### Dataset entries
━━━━━━━━━━━━━━━━━━━━
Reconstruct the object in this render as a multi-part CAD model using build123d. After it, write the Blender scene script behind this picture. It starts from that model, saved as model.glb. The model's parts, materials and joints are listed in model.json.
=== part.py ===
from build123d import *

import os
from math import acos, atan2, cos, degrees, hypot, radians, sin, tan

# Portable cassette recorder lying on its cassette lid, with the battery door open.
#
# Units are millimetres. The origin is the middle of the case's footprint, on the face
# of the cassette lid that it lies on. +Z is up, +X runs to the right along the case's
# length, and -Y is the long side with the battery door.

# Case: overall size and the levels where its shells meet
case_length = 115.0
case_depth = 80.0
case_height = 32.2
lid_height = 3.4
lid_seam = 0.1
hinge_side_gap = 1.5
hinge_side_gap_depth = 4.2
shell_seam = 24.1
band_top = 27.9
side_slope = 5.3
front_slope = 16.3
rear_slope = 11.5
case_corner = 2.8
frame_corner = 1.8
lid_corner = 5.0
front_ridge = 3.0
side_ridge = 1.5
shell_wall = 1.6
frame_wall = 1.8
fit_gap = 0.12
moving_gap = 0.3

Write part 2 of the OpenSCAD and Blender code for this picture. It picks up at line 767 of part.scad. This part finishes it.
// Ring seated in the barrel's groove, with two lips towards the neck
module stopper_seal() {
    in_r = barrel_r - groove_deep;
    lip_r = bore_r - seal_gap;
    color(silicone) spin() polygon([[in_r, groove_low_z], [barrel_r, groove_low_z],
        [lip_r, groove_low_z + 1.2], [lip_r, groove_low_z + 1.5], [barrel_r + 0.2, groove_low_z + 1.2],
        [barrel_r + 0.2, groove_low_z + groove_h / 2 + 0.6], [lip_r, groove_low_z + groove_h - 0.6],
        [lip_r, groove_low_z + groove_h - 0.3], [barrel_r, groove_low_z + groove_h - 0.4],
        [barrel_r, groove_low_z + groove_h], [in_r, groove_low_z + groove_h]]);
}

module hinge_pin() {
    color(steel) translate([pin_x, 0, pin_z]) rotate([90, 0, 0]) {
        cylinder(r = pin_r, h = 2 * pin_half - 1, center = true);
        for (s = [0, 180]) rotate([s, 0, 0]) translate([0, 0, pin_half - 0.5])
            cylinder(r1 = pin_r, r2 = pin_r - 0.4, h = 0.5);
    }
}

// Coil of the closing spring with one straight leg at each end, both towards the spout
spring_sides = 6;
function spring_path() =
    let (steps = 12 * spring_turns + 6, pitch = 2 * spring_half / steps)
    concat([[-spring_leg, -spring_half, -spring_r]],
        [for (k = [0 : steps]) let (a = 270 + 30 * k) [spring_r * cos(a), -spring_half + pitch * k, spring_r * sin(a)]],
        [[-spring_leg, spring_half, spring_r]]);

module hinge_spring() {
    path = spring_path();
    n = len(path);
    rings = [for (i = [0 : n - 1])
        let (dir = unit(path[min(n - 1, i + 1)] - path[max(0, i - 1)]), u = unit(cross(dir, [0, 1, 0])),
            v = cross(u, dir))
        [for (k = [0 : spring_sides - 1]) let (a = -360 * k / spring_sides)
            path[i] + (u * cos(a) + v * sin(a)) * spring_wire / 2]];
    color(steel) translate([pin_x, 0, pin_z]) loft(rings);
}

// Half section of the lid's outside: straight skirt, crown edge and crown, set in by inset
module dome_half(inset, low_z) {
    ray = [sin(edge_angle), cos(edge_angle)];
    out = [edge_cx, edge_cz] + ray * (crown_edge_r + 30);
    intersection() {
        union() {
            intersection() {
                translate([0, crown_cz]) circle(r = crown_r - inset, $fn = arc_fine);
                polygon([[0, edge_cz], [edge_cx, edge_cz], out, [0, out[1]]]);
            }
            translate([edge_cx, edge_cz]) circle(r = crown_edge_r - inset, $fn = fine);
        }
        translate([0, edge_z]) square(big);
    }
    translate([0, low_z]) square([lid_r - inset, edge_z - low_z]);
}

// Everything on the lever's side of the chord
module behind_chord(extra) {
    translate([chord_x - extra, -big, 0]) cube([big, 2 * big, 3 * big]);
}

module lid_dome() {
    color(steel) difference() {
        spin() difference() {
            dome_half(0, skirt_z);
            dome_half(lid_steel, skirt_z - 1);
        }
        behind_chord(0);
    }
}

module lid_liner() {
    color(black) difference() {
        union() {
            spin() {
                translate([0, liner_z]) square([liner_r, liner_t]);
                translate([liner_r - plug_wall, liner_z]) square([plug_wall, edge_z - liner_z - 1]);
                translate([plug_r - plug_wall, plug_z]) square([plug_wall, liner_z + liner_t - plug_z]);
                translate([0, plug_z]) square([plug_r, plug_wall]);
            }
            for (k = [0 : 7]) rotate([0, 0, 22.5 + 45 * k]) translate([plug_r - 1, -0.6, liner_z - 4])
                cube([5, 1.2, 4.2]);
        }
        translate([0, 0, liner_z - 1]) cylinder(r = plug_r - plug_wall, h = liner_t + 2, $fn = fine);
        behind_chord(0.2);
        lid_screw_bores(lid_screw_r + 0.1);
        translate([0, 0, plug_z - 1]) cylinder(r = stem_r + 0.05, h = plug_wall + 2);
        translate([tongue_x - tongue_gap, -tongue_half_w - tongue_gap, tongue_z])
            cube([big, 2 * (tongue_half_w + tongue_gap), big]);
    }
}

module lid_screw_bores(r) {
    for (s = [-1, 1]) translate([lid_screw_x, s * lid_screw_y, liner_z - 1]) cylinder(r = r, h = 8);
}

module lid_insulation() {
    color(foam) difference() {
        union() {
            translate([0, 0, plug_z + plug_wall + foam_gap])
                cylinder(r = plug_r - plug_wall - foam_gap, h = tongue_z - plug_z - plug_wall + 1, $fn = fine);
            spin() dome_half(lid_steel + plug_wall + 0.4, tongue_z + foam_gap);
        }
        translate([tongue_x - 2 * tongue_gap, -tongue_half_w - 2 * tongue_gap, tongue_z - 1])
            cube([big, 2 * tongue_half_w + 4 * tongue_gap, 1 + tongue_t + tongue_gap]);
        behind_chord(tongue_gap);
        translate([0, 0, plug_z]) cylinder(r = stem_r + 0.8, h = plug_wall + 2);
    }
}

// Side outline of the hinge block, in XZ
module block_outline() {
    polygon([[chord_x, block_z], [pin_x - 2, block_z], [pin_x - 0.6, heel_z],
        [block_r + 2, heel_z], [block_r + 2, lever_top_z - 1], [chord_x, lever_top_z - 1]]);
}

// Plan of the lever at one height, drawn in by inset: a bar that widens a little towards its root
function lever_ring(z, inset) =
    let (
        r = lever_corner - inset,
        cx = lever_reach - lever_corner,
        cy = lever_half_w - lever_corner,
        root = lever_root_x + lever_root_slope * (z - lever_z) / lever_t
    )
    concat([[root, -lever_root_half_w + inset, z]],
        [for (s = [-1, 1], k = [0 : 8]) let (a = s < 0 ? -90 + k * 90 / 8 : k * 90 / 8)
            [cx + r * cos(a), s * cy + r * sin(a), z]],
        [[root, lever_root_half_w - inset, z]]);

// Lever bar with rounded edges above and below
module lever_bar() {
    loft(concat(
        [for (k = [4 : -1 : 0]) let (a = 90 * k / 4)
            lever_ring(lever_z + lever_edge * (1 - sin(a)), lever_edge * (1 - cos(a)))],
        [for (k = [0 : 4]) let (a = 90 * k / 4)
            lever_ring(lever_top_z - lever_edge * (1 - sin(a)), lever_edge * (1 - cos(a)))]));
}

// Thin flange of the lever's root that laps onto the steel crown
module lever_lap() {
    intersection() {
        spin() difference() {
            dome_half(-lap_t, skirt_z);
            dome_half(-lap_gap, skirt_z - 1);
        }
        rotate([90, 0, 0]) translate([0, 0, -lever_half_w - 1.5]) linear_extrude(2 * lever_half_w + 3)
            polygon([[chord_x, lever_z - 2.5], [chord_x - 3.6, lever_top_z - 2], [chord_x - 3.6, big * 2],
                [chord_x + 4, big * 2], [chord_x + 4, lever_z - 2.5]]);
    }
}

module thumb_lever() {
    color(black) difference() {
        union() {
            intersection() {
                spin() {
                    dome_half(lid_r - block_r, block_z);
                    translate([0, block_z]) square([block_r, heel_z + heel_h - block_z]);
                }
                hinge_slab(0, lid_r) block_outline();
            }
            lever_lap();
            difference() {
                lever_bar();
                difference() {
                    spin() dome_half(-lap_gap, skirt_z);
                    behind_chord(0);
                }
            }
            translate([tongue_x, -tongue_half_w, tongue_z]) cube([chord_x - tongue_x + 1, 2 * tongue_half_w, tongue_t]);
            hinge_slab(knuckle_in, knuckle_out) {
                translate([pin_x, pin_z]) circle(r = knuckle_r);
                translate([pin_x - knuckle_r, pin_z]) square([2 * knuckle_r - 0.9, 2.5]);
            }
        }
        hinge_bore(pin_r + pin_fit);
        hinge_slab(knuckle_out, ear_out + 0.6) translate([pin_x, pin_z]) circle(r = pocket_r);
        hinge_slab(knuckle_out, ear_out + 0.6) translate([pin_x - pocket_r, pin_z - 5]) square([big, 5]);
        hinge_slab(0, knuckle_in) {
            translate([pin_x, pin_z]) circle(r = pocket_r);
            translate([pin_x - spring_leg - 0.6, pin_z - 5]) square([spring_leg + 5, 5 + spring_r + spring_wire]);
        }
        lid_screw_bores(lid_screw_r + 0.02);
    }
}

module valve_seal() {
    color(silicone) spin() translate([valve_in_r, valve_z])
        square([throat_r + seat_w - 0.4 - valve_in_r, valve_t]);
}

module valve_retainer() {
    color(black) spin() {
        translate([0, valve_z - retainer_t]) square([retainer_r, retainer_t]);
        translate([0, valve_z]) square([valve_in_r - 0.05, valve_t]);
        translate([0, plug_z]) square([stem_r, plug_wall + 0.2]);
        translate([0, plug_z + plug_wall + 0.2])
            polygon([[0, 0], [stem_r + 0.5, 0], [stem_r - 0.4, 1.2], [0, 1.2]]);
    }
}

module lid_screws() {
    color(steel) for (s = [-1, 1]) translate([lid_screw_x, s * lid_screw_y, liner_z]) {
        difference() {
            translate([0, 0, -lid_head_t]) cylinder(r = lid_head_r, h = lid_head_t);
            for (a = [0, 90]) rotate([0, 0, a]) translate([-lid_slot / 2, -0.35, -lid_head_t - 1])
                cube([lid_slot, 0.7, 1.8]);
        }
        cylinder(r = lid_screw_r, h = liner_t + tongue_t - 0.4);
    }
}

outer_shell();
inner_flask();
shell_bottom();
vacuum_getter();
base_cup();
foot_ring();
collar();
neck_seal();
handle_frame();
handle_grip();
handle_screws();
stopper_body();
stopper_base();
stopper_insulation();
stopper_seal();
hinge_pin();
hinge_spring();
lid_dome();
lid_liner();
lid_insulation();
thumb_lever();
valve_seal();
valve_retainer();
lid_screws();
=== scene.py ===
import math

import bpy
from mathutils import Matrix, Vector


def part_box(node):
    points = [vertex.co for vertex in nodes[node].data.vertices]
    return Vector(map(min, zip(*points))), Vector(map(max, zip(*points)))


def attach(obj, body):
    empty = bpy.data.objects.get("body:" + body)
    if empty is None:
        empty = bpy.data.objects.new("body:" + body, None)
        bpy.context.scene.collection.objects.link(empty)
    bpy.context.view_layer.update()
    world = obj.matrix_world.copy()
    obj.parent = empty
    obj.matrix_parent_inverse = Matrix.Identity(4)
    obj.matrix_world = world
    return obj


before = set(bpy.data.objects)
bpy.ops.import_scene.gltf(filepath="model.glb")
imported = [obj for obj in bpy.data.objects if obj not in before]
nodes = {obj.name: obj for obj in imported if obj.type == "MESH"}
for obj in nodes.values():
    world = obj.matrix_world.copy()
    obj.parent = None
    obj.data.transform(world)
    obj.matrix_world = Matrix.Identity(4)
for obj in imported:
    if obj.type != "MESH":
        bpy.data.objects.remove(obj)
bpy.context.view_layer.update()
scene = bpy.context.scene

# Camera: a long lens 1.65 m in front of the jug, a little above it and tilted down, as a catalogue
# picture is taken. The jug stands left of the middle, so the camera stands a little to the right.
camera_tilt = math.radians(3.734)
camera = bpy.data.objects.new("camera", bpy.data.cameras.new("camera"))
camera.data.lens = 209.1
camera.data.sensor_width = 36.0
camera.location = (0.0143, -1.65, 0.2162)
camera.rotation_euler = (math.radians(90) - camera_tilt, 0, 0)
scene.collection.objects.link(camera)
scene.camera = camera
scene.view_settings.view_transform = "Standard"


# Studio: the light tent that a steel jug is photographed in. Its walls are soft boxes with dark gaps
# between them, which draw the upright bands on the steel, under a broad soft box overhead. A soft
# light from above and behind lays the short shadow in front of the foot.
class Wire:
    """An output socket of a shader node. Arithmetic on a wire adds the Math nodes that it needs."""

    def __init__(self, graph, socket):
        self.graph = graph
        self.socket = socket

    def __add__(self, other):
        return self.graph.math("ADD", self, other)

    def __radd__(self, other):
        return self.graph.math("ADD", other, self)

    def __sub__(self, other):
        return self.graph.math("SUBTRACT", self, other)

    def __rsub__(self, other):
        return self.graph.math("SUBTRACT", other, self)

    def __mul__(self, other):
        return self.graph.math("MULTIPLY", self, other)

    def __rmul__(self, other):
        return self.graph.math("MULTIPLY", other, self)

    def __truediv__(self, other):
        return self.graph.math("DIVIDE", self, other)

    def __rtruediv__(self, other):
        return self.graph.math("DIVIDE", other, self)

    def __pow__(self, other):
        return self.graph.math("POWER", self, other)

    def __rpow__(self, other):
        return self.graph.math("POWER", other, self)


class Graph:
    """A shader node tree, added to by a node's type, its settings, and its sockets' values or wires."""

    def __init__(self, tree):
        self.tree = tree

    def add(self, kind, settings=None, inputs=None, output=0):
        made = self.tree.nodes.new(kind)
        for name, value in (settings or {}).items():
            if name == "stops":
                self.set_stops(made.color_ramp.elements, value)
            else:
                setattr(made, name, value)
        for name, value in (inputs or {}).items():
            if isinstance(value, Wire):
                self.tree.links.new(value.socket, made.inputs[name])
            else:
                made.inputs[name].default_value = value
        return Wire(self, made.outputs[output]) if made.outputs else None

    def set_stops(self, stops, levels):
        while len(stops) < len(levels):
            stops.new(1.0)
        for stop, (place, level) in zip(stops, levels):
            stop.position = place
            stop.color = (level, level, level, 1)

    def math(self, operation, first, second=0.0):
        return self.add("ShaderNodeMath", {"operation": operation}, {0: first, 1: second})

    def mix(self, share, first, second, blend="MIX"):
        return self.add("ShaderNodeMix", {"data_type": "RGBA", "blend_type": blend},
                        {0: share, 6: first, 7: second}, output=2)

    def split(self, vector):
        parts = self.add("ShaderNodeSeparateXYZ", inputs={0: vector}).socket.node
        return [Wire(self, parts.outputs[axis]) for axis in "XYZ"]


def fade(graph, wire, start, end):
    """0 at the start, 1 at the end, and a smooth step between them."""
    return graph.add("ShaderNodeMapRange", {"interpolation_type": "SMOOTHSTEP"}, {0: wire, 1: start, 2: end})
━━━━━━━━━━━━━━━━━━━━
### WHAT THIS TASK INVOLVES
Transcribe exactly, and only, the lines beginning at the line containing "outer_shell();" and ending at the line containing "imported = [obj", both inclusive.

### RESULT FOR THIS TASK
outer_shell();
inner_flask();
shell_bottom();
vacuum_getter();
base_cup();
foot_ring();
collar();
neck_seal();
handle_frame();
handle_grip();
handle_screws();
stopper_body();
stopper_base();
stopper_insulation();
stopper_seal();
hinge_pin();
hinge_spring();
lid_dome();
lid_liner();
lid_insulation();
thumb_lever();
valve_seal();
valve_retainer();
lid_screws();
=== scene.py ===
import math

import bpy
from mathutils import Matrix, Vector


def part_box(node):
    points = [vertex.co for vertex in nodes[node].data.vertices]
    return Vector(map(min, zip(*points))), Vector(map(max, zip(*points)))


def attach(obj, body):
    empty = bpy.data.objects.get("body:" + body)
    if empty is None:
        empty = bpy.data.objects.new("body:" + body, None)
        bpy.context.scene.collection.objects.link(empty)
    bpy.context.view_layer.update()
    world = obj.matrix_world.copy()
    obj.parent = empty
    obj.matrix_parent_inverse = Matrix.Identity(4)
    obj.matrix_world = world
    return obj


before = set(bpy.data.objects)
bpy.ops.import_scene.gltf(filepath="model.glb")
imported = [obj for obj in bpy.data.objects if obj not in before]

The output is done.